----- Extracted information -----

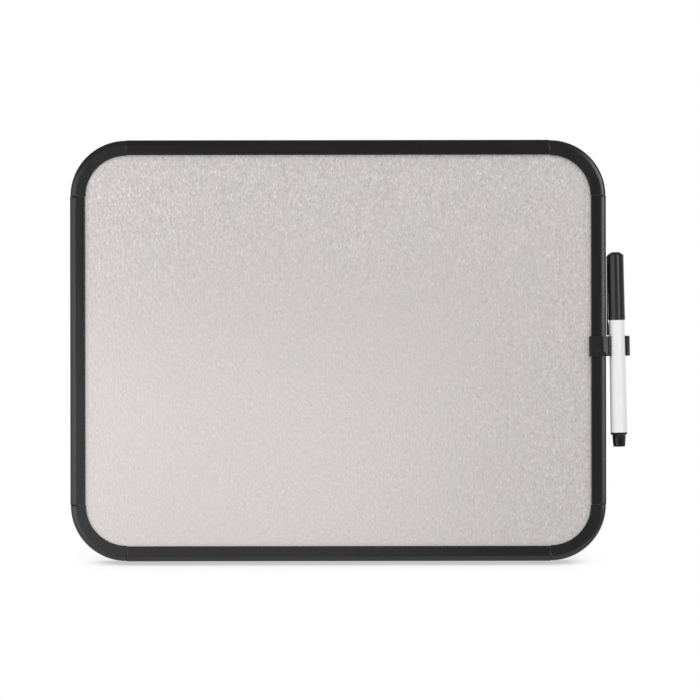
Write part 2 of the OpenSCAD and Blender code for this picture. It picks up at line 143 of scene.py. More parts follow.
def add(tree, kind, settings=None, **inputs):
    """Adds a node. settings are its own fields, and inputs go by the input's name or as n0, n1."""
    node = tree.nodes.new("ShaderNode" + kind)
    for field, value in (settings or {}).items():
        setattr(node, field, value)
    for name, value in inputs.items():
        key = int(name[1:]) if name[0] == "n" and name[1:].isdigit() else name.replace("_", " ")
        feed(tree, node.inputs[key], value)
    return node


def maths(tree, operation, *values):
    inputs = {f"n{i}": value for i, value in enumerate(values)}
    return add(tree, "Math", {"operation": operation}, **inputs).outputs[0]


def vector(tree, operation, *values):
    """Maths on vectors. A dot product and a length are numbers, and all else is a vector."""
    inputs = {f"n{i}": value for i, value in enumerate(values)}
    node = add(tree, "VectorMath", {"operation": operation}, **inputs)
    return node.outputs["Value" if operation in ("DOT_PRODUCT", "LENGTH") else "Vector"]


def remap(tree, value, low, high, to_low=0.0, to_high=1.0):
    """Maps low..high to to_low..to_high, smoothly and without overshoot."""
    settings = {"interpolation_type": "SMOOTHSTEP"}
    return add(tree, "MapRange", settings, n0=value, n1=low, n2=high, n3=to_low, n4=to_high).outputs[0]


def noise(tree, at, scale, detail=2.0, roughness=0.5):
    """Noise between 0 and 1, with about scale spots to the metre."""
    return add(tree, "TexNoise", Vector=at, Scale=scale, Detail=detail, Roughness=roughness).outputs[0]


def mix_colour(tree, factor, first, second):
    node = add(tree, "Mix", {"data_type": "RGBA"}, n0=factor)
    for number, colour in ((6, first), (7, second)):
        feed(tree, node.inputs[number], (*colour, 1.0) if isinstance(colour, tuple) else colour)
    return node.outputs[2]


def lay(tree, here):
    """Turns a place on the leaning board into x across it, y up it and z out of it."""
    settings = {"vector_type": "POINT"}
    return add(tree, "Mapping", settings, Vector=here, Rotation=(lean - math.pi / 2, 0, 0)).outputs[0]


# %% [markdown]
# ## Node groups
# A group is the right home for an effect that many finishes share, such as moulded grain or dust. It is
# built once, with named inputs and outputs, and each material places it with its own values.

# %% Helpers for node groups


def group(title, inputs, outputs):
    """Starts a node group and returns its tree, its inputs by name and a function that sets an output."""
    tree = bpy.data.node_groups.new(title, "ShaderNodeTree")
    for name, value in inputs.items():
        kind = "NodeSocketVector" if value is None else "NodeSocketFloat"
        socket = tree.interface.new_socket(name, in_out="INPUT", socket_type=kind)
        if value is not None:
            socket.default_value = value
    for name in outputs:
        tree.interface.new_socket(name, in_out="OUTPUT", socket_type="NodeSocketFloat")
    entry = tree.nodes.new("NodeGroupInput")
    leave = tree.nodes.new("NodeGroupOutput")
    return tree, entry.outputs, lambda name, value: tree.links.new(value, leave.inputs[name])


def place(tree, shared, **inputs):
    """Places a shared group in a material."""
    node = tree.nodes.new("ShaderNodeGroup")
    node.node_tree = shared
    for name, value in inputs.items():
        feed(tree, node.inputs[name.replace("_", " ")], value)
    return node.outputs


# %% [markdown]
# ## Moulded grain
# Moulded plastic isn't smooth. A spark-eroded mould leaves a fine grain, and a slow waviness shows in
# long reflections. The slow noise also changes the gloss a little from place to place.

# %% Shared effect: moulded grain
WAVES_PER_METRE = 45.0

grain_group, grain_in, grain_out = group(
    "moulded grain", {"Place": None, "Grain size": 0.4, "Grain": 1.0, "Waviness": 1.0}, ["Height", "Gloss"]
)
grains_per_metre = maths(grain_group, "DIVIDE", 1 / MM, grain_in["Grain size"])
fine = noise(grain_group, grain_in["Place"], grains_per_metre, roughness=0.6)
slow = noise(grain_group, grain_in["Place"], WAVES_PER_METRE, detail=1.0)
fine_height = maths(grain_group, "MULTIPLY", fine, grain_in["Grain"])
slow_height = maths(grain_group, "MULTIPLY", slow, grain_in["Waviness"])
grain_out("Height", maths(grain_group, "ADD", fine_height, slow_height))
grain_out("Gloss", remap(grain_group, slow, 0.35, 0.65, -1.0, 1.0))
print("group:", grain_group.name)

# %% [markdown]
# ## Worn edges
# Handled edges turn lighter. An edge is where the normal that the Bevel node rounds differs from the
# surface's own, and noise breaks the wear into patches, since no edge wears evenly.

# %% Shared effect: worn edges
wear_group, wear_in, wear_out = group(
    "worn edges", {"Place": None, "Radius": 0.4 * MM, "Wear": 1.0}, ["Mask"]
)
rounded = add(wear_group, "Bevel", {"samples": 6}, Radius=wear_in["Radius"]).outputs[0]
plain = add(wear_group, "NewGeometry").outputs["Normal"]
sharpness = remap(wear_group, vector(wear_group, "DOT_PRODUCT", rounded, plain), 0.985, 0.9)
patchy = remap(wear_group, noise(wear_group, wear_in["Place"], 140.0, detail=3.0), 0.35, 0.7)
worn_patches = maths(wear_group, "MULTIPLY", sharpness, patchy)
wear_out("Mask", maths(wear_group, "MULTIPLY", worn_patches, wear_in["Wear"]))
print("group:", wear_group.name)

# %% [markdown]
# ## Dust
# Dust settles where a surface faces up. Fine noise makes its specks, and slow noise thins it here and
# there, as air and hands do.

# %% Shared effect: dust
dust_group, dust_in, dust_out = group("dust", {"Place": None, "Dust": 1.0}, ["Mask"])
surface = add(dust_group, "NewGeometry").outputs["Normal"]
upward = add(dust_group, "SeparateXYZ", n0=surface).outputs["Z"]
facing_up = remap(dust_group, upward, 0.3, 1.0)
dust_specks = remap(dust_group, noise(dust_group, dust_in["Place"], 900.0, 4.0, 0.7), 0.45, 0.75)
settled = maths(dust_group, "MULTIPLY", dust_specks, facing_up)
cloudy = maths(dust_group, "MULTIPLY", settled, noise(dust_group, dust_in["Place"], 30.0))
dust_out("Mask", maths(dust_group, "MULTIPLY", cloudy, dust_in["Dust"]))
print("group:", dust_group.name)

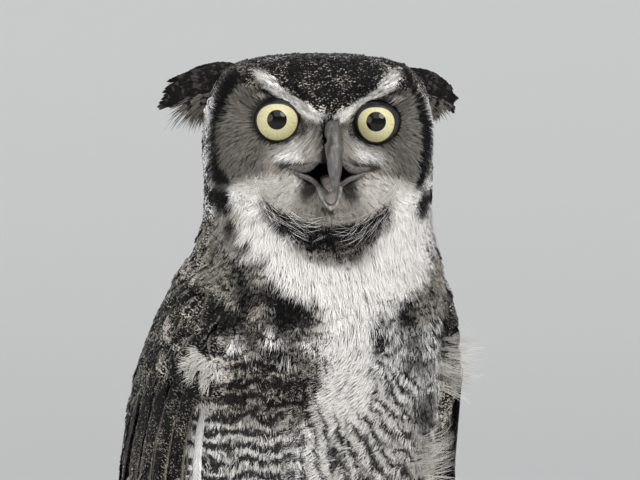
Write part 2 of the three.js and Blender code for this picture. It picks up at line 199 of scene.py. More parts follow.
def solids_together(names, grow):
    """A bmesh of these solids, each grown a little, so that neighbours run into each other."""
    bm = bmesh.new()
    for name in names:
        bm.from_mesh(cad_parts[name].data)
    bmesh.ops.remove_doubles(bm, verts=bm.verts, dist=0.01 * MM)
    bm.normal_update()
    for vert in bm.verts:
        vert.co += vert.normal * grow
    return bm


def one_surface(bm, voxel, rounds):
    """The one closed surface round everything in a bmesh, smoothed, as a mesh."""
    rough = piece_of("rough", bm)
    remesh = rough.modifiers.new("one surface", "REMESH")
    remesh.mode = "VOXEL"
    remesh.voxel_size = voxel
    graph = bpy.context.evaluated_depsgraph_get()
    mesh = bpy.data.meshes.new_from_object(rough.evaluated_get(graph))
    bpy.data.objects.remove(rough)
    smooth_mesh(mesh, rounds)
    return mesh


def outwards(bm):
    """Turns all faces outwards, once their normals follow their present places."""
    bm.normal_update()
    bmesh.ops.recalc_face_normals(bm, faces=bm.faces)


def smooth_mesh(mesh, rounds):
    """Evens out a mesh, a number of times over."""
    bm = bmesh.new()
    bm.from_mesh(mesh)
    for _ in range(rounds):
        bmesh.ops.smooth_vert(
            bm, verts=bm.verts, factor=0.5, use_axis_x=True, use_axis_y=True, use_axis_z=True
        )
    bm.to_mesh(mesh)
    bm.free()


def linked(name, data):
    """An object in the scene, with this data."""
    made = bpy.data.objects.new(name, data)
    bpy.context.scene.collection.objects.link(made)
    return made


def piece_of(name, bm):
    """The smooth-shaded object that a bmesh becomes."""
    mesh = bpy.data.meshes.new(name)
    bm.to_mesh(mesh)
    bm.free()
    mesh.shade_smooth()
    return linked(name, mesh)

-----

[Stated goal] Write out every line of the listing that holds the word "code".

[Exercise answer]
Write part 2 of the OpenSCAD and Blender code for this picture. It picks up at line 143 of scene.py. More parts follow.
Write part 2 of the three.js and Blender code for this picture. It picks up at line 199 of scene.py. More parts follow.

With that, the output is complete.